#### RECORDED INFORMATION:
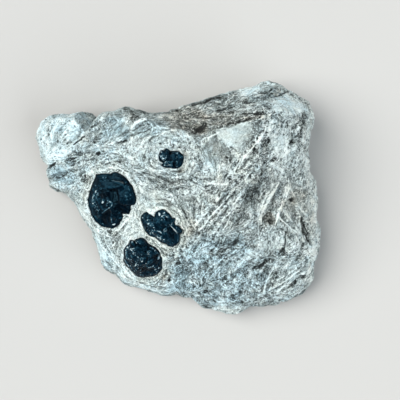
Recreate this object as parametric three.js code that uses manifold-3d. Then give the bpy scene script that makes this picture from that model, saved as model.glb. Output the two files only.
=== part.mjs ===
// A loose lump of grey perlite with four apache tears (obsidian nodules) set in blind sockets.
// Millimetres, +Z up. The lump rests on the flat broken face of its underside, z = 0, and the
// origin is at the bottom centre of its bounding box. +X is its long way, +Y its short way.
//
// Plan positions are written on a chart of 400 by 400 steps, u to the right (+X) and v towards
// the viewer (-Y), seen from EYE_HEIGHT above the base. at(u, v, z) turns a chart point that lies
// at height z into millimetres.
import * as THREE from "three";
import { mergeVertices } from "three/addons/utils/BufferGeometryUtils.js";
import Module from "manifold-3d";

// Driving dimensions
const STEP_MM = 0.35; // one chart step at STEP_HEIGHT
const STEP_HEIGHT = 15;
const EYE_HEIGHT = 445;
const CENTRE_X = 7.14; // where chart point 200, 200 lies
const CENTRE_Y = -0.436;
const SOCKET_GAP = 0.3; // clearance between a tear and its socket
const RIDGE_SOFTNESS = 0.7; // rounding of the ridges between the fracture planes
const MATRIX_DETAIL = 14; // subdivisions of the matrix
const TEAR_DETAIL = 5; // subdivisions of a tear

const wasm = await Module();
wasm.setup();

const at = (u, v, z) => {
  const k = (STEP_MM * (EYE_HEIGHT - z)) / (EYE_HEIGHT - STEP_HEIGHT);
  return [CENTRE_X + (u - 200) * k, CENTRE_Y - (v - 200) * k];
};

// Widest outline of the lump on the chart, clockwise from the tip of the left nub.
const OUTLINE = [
  [36, 138], [38, 132], [40, 127], [42, 122], [46, 119], [50, 117], [55, 115], [66, 115],
  [76, 113], [84, 112], [93, 113], [102, 114], [108, 113],
  [113, 112], [120, 110], [124, 107], [129, 108], [136, 110], [140, 110], [147, 113], [156, 114],
  [167, 113], [172, 110], [179, 109], [184, 105], [192, 104], [201, 102], [208, 100], [214, 98],
  [221, 96], [227, 95], [234, 92], [243, 89], [255, 86], [263, 82], [271, 83], [281, 86],
  [287, 91], [295, 94], [303, 99], [308, 103], [312, 113], [313, 120], [312, 126], [309, 131],
  [308, 139], [306, 148], [307, 155], [309, 158], [307, 164], [308, 171], [310, 175], [314, 182],
  [315, 189], [317, 198], [317, 205], [315, 211], [316, 218], [319, 225], [321, 230], [320, 239],
  [319, 247], [316, 256], [314, 263], [313, 268], [313, 275], [311, 281], [305, 290], [299, 295],
  [294, 298], [284, 300], [280, 300], [275, 303], [262, 305], [252, 306], [245, 309], [240, 312],
  [233, 313], [223, 312], [207, 309], [202, 307], [196, 301], [191, 297], [183, 296], [177, 292],
  [166, 294], [158, 293], [150, 291], [137, 287], [124, 283], [120, 278], [117, 273], [106, 269],
  [103, 263], [101, 253], [98, 243], [93, 232], [87, 221], [81, 211], [76, 202], [70, 195],
  [65, 191.5], [59, 188.6], [53, 187], [50, 183.5], [48, 178], [47, 172], [48, 168], [50, 166], [47, 163],
  [42, 156], [40, 147],
];

// Stations round the outline: [u, v, height of the widest line, width of the side slope, its roundness].
// Roundness 1 is a flat slope and 2 a quarter round. The far side is one broad, steep, flat face.
const SIDE = [
  [36, 138, 11, 5.0, 1.8],
  [60, 115, 12, 4.5, 1.6],
  [84, 112, 12, 4.0, 1.4],
  [100, 114, 13, 4.0, 1.4],
  [108, 113, 14, 4.0, 1.4],
  [124, 107, 15, 5.0, 1.25],
  [145, 112, 15, 5.5, 1.15],
  [165, 113, 14, 7.0, 1.12],
  [178, 109, 14, 9.5, 1.08],
  [192, 104, 14, 11.9, 1.05],
  [214, 98, 14, 14.5, 1.05],
  [240, 90, 14, 17.0, 1.05],
  [263, 82, 15, 17.8, 1.06],
  [281, 86, 16, 14.5, 1.1],
  [303, 99, 17, 9.5, 1.2],
  [312, 118, 16, 6.0, 1.4],
  [307, 150, 14, 4.5, 1.6],
  [312, 180, 12, 5.0, 1.5],
  [317, 205, 11, 5.0, 1.6],
  [320, 235, 10, 5.5, 1.7],
  [314, 265, 9, 5.0, 1.7],
  [299, 295, 8, 5.0, 1.7],
  [262, 305, 8, 4.5, 1.7],
  [230, 312, 8, 5.0, 1.7],
  [196, 301, 8, 4.0, 1.5],
  [158, 293, 7, 3.2, 1.3],
  [117, 275, 7, 3.0, 1.25],
  [98, 243, 7, 3.0, 1.2],
  [76, 202, 7, 3.0, 1.2],
  [50, 185, 8, 3.5, 1.4],
  [47, 170, 9, 3.5, 1.5],
];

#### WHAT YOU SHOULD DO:
Show the lines of the material that contain the word "manifold".

#### RESULT:
Recreate this object as parametric three.js code that uses manifold-3d. Then give the bpy scene script that makes this picture from that model, saved as model.glb. Output the two files only.
import Module from "manifold-3d";